As I did not want my Liberty yet, but it might be for the future, I hid my self when the House was shut up by a Constable and Lord Have Mercy On Us set close over the Cross. A Watchman was plac'd by the Door and, tho' so many Houses in Black-Eagle-Street had been Visited that he would scarce have known who dwelled in them, I had no Desire to be seen, in case it became urgent to me to make my Escape.

Then my own Father began to sweat mightily, and a strange smell came off him in the way Flesh smells when put upon the Fire; he laid himself down upon the Floor of the Chamber where his Dame was but, tho' he called out to me, I would not go to him.

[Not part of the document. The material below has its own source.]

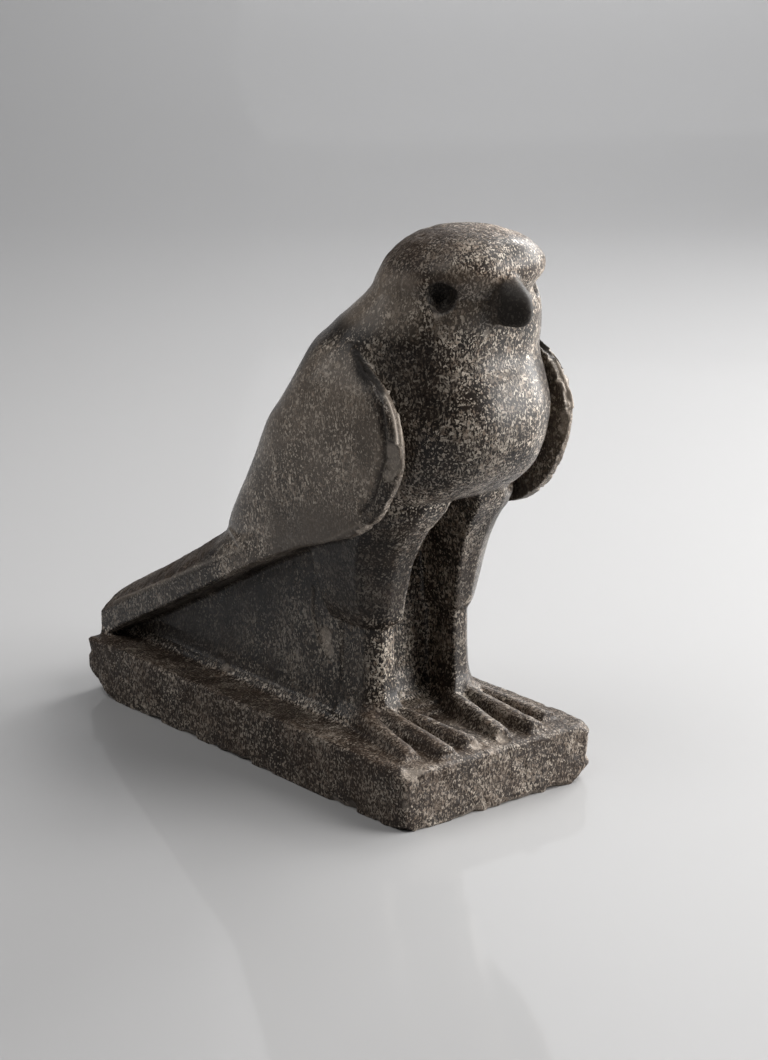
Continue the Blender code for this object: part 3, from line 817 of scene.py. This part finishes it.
def carve(obj, tree, paths):
    """The fine relief: lines, chips, gouges and the pecked surface, and the masks that the material reads."""
    mesh = obj.data
    places, normals = read_mesh(mesh)
    pale = np.zeros(len(places))
    masks = regions(places, normals)
    rough = masks["rough"]

    rng = random.Random(RELIEF_SEED)
    for centre, out, radius, depth in plinth_chips(rng) + rim_chips(rng):
        flatten_chip(places, pale, np.array(centre), np.array(out), radius, depth, CHIP_PALE)
    for u, v, radius, depth in CHIPS:
        spot, normal = on_stone(tree, u, v)
        if spot is not None:
            flatten_chip(places, pale, np.array(spot), np.array(normal), radius * MM, depth * MM, GOUGE_PALE)

    move = np.zeros(len(places))
    for path, half, height in paths:
        share = np.exp(-(path_distance(places, path) / half) ** 2)
        move += height * share
        # A groove is darkened by its depth: dirt in the groove and painted shade.
        if height < 0:
            masks["black_shade_and_dirt"] = np.maximum(masks["black_shade_and_dirt"], share * min(1.0, -height / DARK_DEPTH) * GROOVE_SHADE_AND_DIRT)
        else:
            # A raised line is made pale: worn stone, and partly a painted highlight where its edge catches
            # the light.
            worn = 1.0 if half < THIN_LINE else BROAD_LINE_PALE
            pale = np.maximum(pale, share * min(1.0, height / PALE_HEIGHT) * worn)

    broad = noise3(places, 0.013, 21) * 0.00022 + noise3(places, 0.0055, 22) * 0.00012
    pecks = noise3(places, 0.0030, 23) * 0.00016 + noise3(places, 0.0019, 24) * 0.00012
    pits = -np.clip(noise3(places, 0.0042, 25) - 0.45, 0, None) * 0.0011
    move += broad * (0.18 + rough) + pecks * (0.15 + rough) + pits * rough
    foot = ramp(places[:, 2], 0.0, 0.0008)
    places += normals * (move * foot)[:, None]

    mesh.vertices.foreach_set("co", places.ravel())
    for name, values in list(masks.items()) + [("pale", pale)]:
        layer = mesh.attributes.new(name, "FLOAT", "POINT")
        layer.data.foreach_set("value", values)
    mesh.update()


def build_stone():
    parts = [make_trunk(), make_mantle(), make_tail(), make_web(), make_web_foot(), make_filling(),
             make_plinth()]
    parts.append(loft([level_ring(row) for row in smooth_rows(BEAK, BEAK_STEPS)], "beak"))
    for side in (-1, 1):
        parts = parts + make_leg(side)
    stone = join(parts, "falcon_stone")
    remesh = stone.modifiers.new("one_stone", "REMESH")
    remesh.mode = "VOXEL"
    remesh.voxel_size = VOXEL
    smooth = stone.modifiers.new("worn", "SMOOTH")
    smooth.factor = 0.5
    smooth.iterations = SMOOTH_STEPS
    bake(stone)
    tree, paths = find_lines(stone)
    refine(stone, paths)
    carve(stone, tree, paths)
    triangles = sum(len(p.vertices) - 2 for p in stone.data.polygons)
    if triangles > TRIANGLES:
        decimate = stone.modifiers.new("facets", "DECIMATE")
        decimate.ratio = TRIANGLES / triangles
        bake(stone)
    saw_flat(stone)
    stone.data.shade_smooth()
    return stone


class Tree:
    """Short calls for building a shader."""

    def __init__(self, name):
        self.material = bpy.data.materials.new(name)
        self.material.use_nodes = True
        self.nodes = self.material.node_tree.nodes
        self.links = self.material.node_tree.links
        self.shader = self.nodes["Principled BSDF"]

    def node(self, kind, **settings):
        node = self.nodes.new(kind)
        for key, value in settings.items():
            setattr(node, key, value)
        return node

    def put(self, socket, value):
        if isinstance(value, bpy.types.NodeSocket):
            self.links.new(value, socket)
        else:
            socket.default_value = value

    def math(self, operation, a, b=0.0, c=0.0, clamp=False):
        node = self.node("ShaderNodeMath", operation=operation, use_clamp=clamp)
        for socket, value in zip(node.inputs, (a, b, c)):
            self.put(socket, value)
        return node.outputs[0]

    def vector(self, operation, a, b=None, scale=None):
        node = self.node("ShaderNodeVectorMath", operation=operation)
        self.put(node.inputs[0], a)
        if b is not None:
            self.put(node.inputs[1], b)
        if scale is not None:
            self.put(node.inputs["Scale"], scale)
        return node.outputs["Value"] if operation in ("DOT_PRODUCT", "LENGTH") else node.outputs["Vector"]

    def mix(self, share, a, b):
        node = self.node("ShaderNodeMix", data_type="RGBA")
        self.put(node.inputs["Factor"], share)
        for key, value in (("A", a), ("B", b)):
            socket = [s for s in node.inputs if s.name == key and s.type == "RGBA"][0]
            self.put(socket, value)
        return [s for s in node.outputs if s.type == "RGBA"][0]

    def step(self, value, low, high):
        node = self.node("ShaderNodeMapRange", interpolation_type="SMOOTHSTEP")
        self.put(node.inputs["Value"], value)
        node.inputs["From Min"].default_value = low
        node.inputs["From Max"].default_value = high
        return node.outputs["Result"]

    def noise(self, coords, size, detail=2.0, roughness=0.5):
        """Noise with features of the given size in millimetres, from 0 to 1."""
        node = self.node("ShaderNodeTexNoise")
        self.put(node.inputs["Vector"], coords)
        node.inputs["Scale"].default_value = 1.0 / size
        node.inputs["Detail"].default_value = detail
        node.inputs["Roughness"].default_value = roughness
        return node.outputs["Fac"], node.outputs["Color"]

    def attribute(self, name):
        return self.node("ShaderNodeAttribute", attribute_name=name).outputs["Fac"]


def flecks(t, coords, cell, length, width, shift):
    """Crystals scattered in the stone: short laths, each with its own direction.

    Gives how far inside a crystal a place is, and a colour that is the same all over one crystal."""
    scaled = t.vector("SCALE", coords, scale=1.0 / cell)
    scaled = t.vector("ADD", scaled, (shift, shift * 1.7, shift * 0.6))
    cells = t.node("ShaderNodeTexVoronoi", voronoi_dimensions="3D", feature="F1")
    t.put(cells.inputs["Vector"], scaled)
    cells.inputs["Scale"].default_value = 1.0
    offset = t.vector("SUBTRACT", scaled, cells.outputs["Position"])
    axis = t.vector("NORMALIZE", t.vector("SUBTRACT", cells.outputs["Color"], (0.5, 0.5, 0.5)))
    along = t.vector("DOT_PRODUCT", offset, axis)
    across = t.vector("LENGTH", t.vector("SUBTRACT", offset, t.vector("SCALE", axis, scale=along)))
    a = t.math("DIVIDE", along, length / cell)
    b = t.math("DIVIDE", across, width / cell)
    far = t.math("SQRT", t.math("ADD", t.math("MULTIPLY", a, a), t.math("MULTIPLY", b, b)))
    inside = t.math("SUBTRACT", 1.0, t.step(far, 0.82, 1.12))
    return inside, cells.outputs["Color"]


def make_porphyry():
    t = Tree("porphyry")
    coords = t.vector("SCALE", t.node("ShaderNodeTexCoord").outputs["Object"], scale=1.0 / MM)
    rough, brown, pale = t.attribute("rough"), t.attribute("brown"), t.attribute("pale")
    even_tone_and_sheen, painted_shade, black_shade_and_dirt = t.attribute("even_tone_and_sheen"), t.attribute("painted_shade"), t.attribute("black_shade_and_dirt")

    bend = t.noise(coords, 1.3, 2.0)[1]
    bend = t.vector("SCALE", t.vector("SUBTRACT", bend, (0.5, 0.5, 0.5)), scale=1.0)
    bent = t.vector("ADD", coords, bend)

    crowd = t.noise(coords, 16.0, 3.0)[0]
    large, large_tone = flecks(t, bent, 3.4, 1.25, 0.70, 3.0)
    large = t.math("MULTIPLY", large, t.step(t.noise(coords, 8.0, 1.0)[0], 0.44, 0.60))
    laths, laths_tone = flecks(t, bent, 1.5, 0.90, 0.34, 17.0)
    drawn = t.vector("MULTIPLY", t.vector("ADD", bent, (40.0, 7.0, 19.0)), (1.25, 1.25, 0.55))
    net = t.noise(drawn, 0.88, 2.0, 0.55)[0]
    net = t.math("ADD", net, t.math("MULTIPLY", t.math("SUBTRACT", crowd, 0.5), 0.42))
    net = t.step(net, 0.53, 0.575)
    crystal = t.math("MAXIMUM", t.math("MULTIPLY", net, 0.85), t.math("MULTIPLY", laths, 0.95))
    crystal = t.math("MAXIMUM", crystal, large)

    grain = t.noise(coords, 0.45, 3.0, 0.6)[0]
    ground = t.mix(t.step(t.noise(coords, 9.0, 3.0)[0], 0.35, 0.65),
                   GROUND_DARK, GROUND_LIGHT)
    ground = t.mix(t.math("MULTIPLY", brown, 0.75), ground, GROUND_BROWN)
    ground = t.mix(t.math("MULTIPLY", t.step(grain, 0.50, 0.70), 0.28), ground, GRAIN)

    tone = t.node("ShaderNodeSeparateColor")
    t.put(tone.inputs["Color"], t.mix(t.math("GREATER_THAN", large, 0.5), laths_tone, large_tone))
    stone = t.mix(t.step(tone.outputs["Red"], 0.2, 0.85), FLECK_DIM, FLECK_BRIGHT)
    stone = t.mix(t.math("MULTIPLY", t.step(tone.outputs["Green"], 0.68, 0.9), 0.42), stone, FLECK_ROSE)
    stone = t.mix(t.math("MULTIPLY", brown, 0.28), stone, FLECK_BROWN)
    cloud = t.math("MULTIPLY_ADD", t.noise(coords, 0.8, 2.0)[0], 0.7, 0.5)
    share = t.math("MULTIPLY", crystal, cloud, clamp=True)
    # Painted shade dims the flecks.
    share = t.math("MULTIPLY", share, t.math("MULTIPLY_ADD", painted_shade, -0.78, 1.0))
    colour = t.mix(share, ground, stone)
    # Even tone of polished faces, partly a painted sheen veil.
    colour = t.mix(t.math("MULTIPLY", even_tone_and_sheen, 0.52), colour, EVEN_TONE_AND_SHEEN)
    # Pale: worn stone on chips and gouges, and on ridges also a painted highlight.
    colour = t.mix(t.math("MULTIPLY", pale, 0.8), colour, WORN_AND_HIGHLIT)
    # Black: painted shade in the eyes, on the beak and in the notches, and dirt with painted shade in the
    # grooves.
    colour = t.mix(black_shade_and_dirt, colour, BLACK_SHADE_AND_DIRT)
    t.put(t.shader.inputs["Base Color"], colour)

    gloss = t.math("MULTIPLY_ADD", rough, 0.22, 0.31)
    cloudy = t.math("SUBTRACT", t.noise(coords, 2.4, 3.0)[0], 0.5)
    gloss = t.math("ADD", gloss, t.math("MULTIPLY", cloudy, 0.22))
    gloss = t.math("SUBTRACT", gloss, t.math("MULTIPLY", crystal, 0.05))
    gloss = t.math("ADD", gloss, t.math("MULTIPLY", t.math("MAXIMUM", pale, black_shade_and_dirt), 0.35), clamp=True)
    t.put(t.shader.inputs["Roughness"], gloss)
    t.shader.inputs["Specular IOR Level"].default_value = 0.22
    t.shader.inputs["IOR"].default_value = 1.55

    fine = t.noise(coords, 0.8, 3.0, 0.6)[0]
    dents = t.noise(coords, 2.1, 3.0, 0.6)[0]
    height = t.math("ADD", t.math("MULTIPLY", fine, t.math("MULTIPLY_ADD", rough, 0.55, 0.10)),
                    t.math("MULTIPLY", dents, t.math("MULTIPLY_ADD", rough, 1.1, 0.12)))
    height = t.math("ADD", height, t.math("MULTIPLY", crystal, 0.06))
    bump = t.node("ShaderNodeBump")
    bump.inputs["Strength"].default_value = 0.7
    bump.inputs["Distance"].default_value = 0.0005
    t.put(bump.inputs["Height"], height)
    t.put(t.shader.inputs["Normal"], bump.outputs["Normal"])
    return t.material


def make_floor():
    """A studio table of pale paper that sweeps up behind the falcon."""
    right, _, back, _ = camera_axes()
    ahead = Vector((-back.x, -back.y, 0)).normalized()
    profile = [(-SWEEP_FRONT, 0.0), (SWEEP_BACK, 0.0)]
    for k in range(1, SWEEP_STEPS + 1):
        turn = math.pi / 2 * k / SWEEP_STEPS
        profile.append((SWEEP_BACK + SWEEP_RADIUS * math.sin(turn), SWEEP_RADIUS * (1 - math.cos(turn))))
    profile.append((SWEEP_BACK + SWEEP_RADIUS, SWEEP_HEIGHT))
    bm = bmesh.new()
    rows = []
    for run, height in profile:
        rows.append([bm.verts.new(ahead * run + right * across + Vector((0, 0, height - PAPER_DROP)))
                     for across in (-SWEEP_LEFT, SWEEP_RIGHT)])
    for low, high in zip(rows, rows[1:]):
        bm.faces.new((low[0], low[1], high[1], high[0]))
    floor = new_object(bm, "studio_floor")
    floor.data.shade_smooth()
    t = Tree("pale_paper")
    t.shader.inputs["Base Color"].default_value = PAPER
    t.shader.inputs["Roughness"].default_value = 0.6
    t.shader.inputs["Specular IOR Level"].default_value = 0.25
    t.shader.inputs["Coat Weight"].default_value = 0.45
    t.shader.inputs["Coat Roughness"].default_value = 0.06
    floor.data.materials.append(t.material)


def area_light(name, azimuth, elevation, distance, width, height, power, colour):
    a, e = math.radians(azimuth), math.radians(elevation)
    way = Vector((math.sin(a) * math.cos(e), -math.cos(a) * math.cos(e), math.sin(e)))
    data = bpy.data.lights.new(name, "AREA")
    data.shape = "RECTANGLE"
    data.size = width
    data.size_y = height
    data.energy = power
    data.color = colour
    data.spread = math.radians(BEAM_SPREAD)
    obj = bpy.data.objects.new(name, data)
    bpy.context.collection.objects.link(obj)
    obj.location = Vector(LIGHT_TARGET) + way * distance
    obj.rotation_euler = way.to_track_quat("Z", "Y").to_euler()


def add_lights():
    for light in LIGHTS:
        area_light(*light)
    place, target, size, power = BACKDROP_LIGHT
    data = bpy.data.lights.new("backdrop_light", "AREA")
    data.size = size
    data.energy = power
    obj = bpy.data.objects.new("backdrop_light", data)
    bpy.context.collection.objects.link(obj)
    obj.location = place
    obj.rotation_euler = (Vector(target) - Vector(place)).to_track_quat("-Z", "Y").to_euler()
    world = bpy.data.worlds.new("studio")
    bpy.context.scene.world = world
    world.use_nodes = True
    sky = world.node_tree.nodes["Background"]
    sky.inputs["Color"].default_value = WORLD_COLOUR
    sky.inputs["Strength"].default_value = WORLD_STRENGTH


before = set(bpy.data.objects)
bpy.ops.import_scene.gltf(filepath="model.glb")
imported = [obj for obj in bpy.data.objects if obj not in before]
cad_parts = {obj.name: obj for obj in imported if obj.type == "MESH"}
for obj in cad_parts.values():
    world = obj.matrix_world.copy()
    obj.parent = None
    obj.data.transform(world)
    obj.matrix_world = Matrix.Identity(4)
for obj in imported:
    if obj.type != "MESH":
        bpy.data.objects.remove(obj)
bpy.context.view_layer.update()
falcon = build_stone()
falcon.data.materials.clear()
falcon.data.materials.append(make_porphyry())
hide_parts("falcon_statuette")
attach(falcon, "root")
make_floor()
add_lights()
add_camera()
bpy.context.scene.view_settings.view_transform = "Standard"
bpy.context.view_layer.update()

From the Doorway I stared full in his Face and he stared back at me, and for an Instant our Thoughts revolved around each other: you are undone, says I, and with my Pulse beating high I left him.

I gather'd some Provisions of Beer, Bread and Cheese and, to avoid my Father's sight, I took my self to a little confin'd Closet above the Chamber where they both now lay in their Extremity: it was like to a Garret, with a window all cobwebbed over, and here I waited until they went to their Long Home. Now in the glass of Recollection I can see every thing: the shaddowes moving across the Window and across my Face; the clock telling the Hour until it fell silent like the World itself; the Noises of my Father beneath me; the little Murmurings in the House adjoining. I sweated a little but had no Tokens of the Sicknesse and, like a man in a Dungeon, I had visions of many spacious Waies, cool Fountains, shady Walks, refreshing Gardens and places of Recreation; but then my Thoughts would switch suddenly and I would be affrighted by Figures of Death who seemed to come in my own Shape and cast fearful Looks around them; then I awoke and all was quiet. No more moans now, thought I, they are dead and cold: then of a sudden my Fears ebbed away and I felt at Peace; like the Cat in the Fable, I smil'd and smil'd.

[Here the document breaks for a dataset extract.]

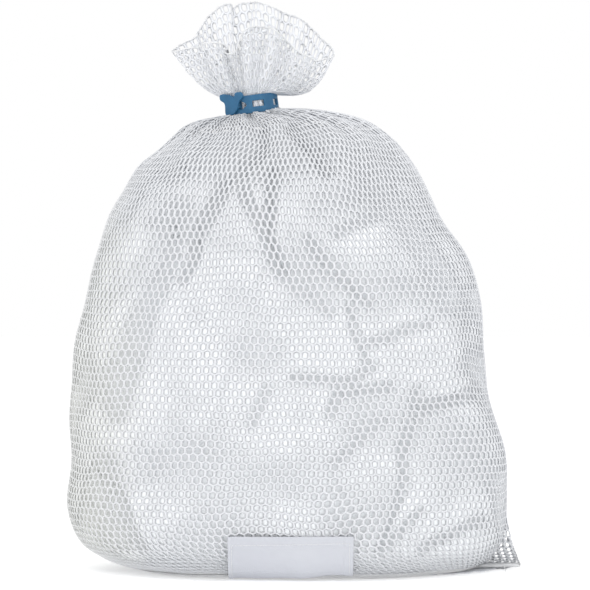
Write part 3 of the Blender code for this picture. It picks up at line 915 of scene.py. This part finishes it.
class Foot(Lattice):
    """The flat of the net that the bag stands on, as straight columns of cells."""

    def __init__(self, outline, columns):
        self.columns = columns
        self.low = outline.min(0)
        self.high = outline.max(0)

    def width_at(self, height):
        return np.full_like(np.asarray(height, float), FOOT_CELL)

    def place(self, u, height, lift):
        x = self.low[0] + u * self.columns * FOOT_CELL
        y = self.low[1] + height
        lift = np.broadcast_to(lift[..., 0], x.shape)
        return np.stack((x, y, FLOOR_LIFT - lift), -1)


def build_foot(body, look):
    outline = body.table[0][:, :2]
    columns = int(np.ptp(outline[:, 0]) / FOOT_CELL) + 2
    foot = Foot(outline, columns)
    depth = foot.high[1] - foot.low[1]
    rows = np.arange(0.004, depth - 0.002, CELL_SIDE + float(foot.slant(FOOT_CELL)))
    odd = np.arange(len(rows)) % 2 * 0.5
    x = foot.low[0] + (np.arange(columns)[None, :] + odd[:, None]) * FOOT_CELL
    y = foot.low[1] + rows[:, None] + 0 * x
    centre = (foot.low + foot.high) / 2
    half = (foot.high - foot.low) / 2 - 0.008
    across, deep = np.abs((x - centre[0]) / half[0]), np.abs((y - centre[1]) / half[1])
    inside = across**SQUARENESS + deep**SQUARENESS < 1.0
    made = net_piece("net_foot", knit(foot, rows), inside, look, "net_body")


HEM_CORE_RADIUS, HEM_COIL_RADIUS = 0.00070, 0.00085
SEAM_CORE_RADIUS, SEAM_COIL_RADIUS = 0.00080, 0.00100
THREAD_RADIUS = 0.00028
COIL_PITCH = 0.0030


def build_mouth_hem(lattice, look):
    """The overlocked edge of the mouth: a thin core along the rim with thread wound round it."""
    count = 900
    u = np.arange(count) / count
    rim = lattice.place(u, np.full(count, lattice.height[-1] - 0.0012), np.zeros((count, 1)))
    thread = coil_round(np.vstack((rim, rim[:1])), HEM_COIL_RADIUS, COIL_PITCH, 6)
    parts = (sweep(rim, HEM_CORE_RADIUS, 6, closed=True), sweep(thread, 0.00030, 4))
    thread_piece("mouth_hem_cord", parts, look, "mouth_hem")


def build_side_seam(lattice, look):
    """The overlocked side seam, from the ear to the neck, with its loops."""
    count = 420
    height = np.linspace(0.030, lattice.height[BODY_LEVELS - 5], count)
    path = lattice.place(np.zeros(count), height, np.full((count, 1), 0.0004))
    coils = [coil_round(path, SEAM_COIL_RADIUS, COIL_PITCH, start=turn) for turn in (0.0, math.pi)]
    parts = [sweep(path, SEAM_CORE_RADIUS)] + [sweep(coil, THREAD_RADIUS, 5) for coil in coils]
    thread_piece("side_seam_overlock", parts, look, "side_seam")


def front_height_at(lattice, z):
    """How far along the net from its foot its front is at this height."""
    front = lattice.table[:, int(EVEN_COLUMNS * 0.75), 2]
    top = int(np.argmax(front[: BODY_LEVELS]))
    return np.interp(z, front[:top], lattice.height[:top])


# The bottom seam's section: the share of its width, and how far it stands off the net there.
BOTTOM_SEAM_PROFILE = ((0.0, 0.0006), (0.15, 0.0012), (0.5, 0.0015), (0.85, 0.0012), (1.0, 0.0006))
BOTTOM_SEAM_ENDS = (0.545, 0.992)  # as shares of the way round the net
BOTTOM_SEAM_HEIGHTS = (0.0020, 0.0058)
BOTTOM_SEAM_LOOPS = 190


def build_bottom_seam(lattice, look):
    """The flattened overlocked seam along the front of the foot, with its zigzag loops."""
    count = 300
    u = np.linspace(*BOTTOM_SEAM_ENDS, count)
    low, high = (front_height_at(lattice, z) for z in BOTTOM_SEAM_HEIGHTS)
    rows = []
    for share, lift in BOTTOM_SEAM_PROFILE:
        height = np.full(count, low + (high - low) * share)
        rows.append(lattice.place(u, height, np.full((count, 1), lift)))
    rows.append(lattice.place(u, np.full(count, (low + high) / 2), np.full((count, 1), 0.0002)))
    rings = np.stack(rows, 1)
    index = np.arange(rings.shape[0] * rings.shape[1]).reshape(rings.shape[:2])
    strip = rings.reshape(-1, 3), closed_tube(index, ((0, 1, 2, 5), (2, 3, 4, 5)))
    many = np.linspace(0.0, 1.0, BOTTOM_SEAM_LOOPS * 6)
    turn = 2 * math.pi * BOTTOM_SEAM_LOOPS * many
    zigzag = low + (high - low) * (0.5 + 0.46 * np.cos(turn))
    lift = 0.0013 + 0.0004 * np.sin(turn) ** 2
    thread = lattice.place(u[0] + (u[-1] - u[0]) * many, zigzag, lift[:, None])
    parts = (strip, sweep(thread, 0.00026, 4))
    raise_to(thread_piece("bottom_seam_overlock", parts, look, "bottom_seam"), 0.0)


def smooth_path(points, count):
    """A Catmull-Rom curve through these points."""
    table = np.array(points, float)
    table = np.vstack((2 * table[0] - table[1], table, 2 * table[-1] - table[-2]))
    t = np.linspace(0.0, len(points) - 1.0001, count)
    low = t.astype(int) + 1
    t = (t - low + 1)[:, None]
    return catmull_rom(*(table[low + i] for i in (-1, 0, 1, 2)), t)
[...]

The House was now so silent that the Watch, calling and hearing no Noise withinne, summon'd the Dead-Cart and at the sound of his Voice I started up from my Reveries. There was a Hazard in being found with the Dead, and then (as it were) Imprison'd, and so I looked about me for a means of Escape. Although I was three storeys High, there were great Sheds before the Window (this was in back of the House, adjoining Monmouth Street) and as quick as Lightning I let my self down by means of them to the Ground: I had taken no Thought for Provisions, and had not even Straw to lie upon. Now I stood in the Dirt and Silence, and there were no Lights save those which had been placed by the Corses for the Dead-Carts. And there too as I turned up Black-Eagle-Street, I saw by the flickering Lanthorn my own Parents lying where the Watch had placed them, their Faces all shiny and begrimed: I was as like to have cried out in Fright until I recalled to myself that I was alive and these dead Things could in no manner harm me; and, making myself pritty invisible (for indeed there was little to be seen on so Dark a Night), I waited for the Cart to do its dismal Traffick.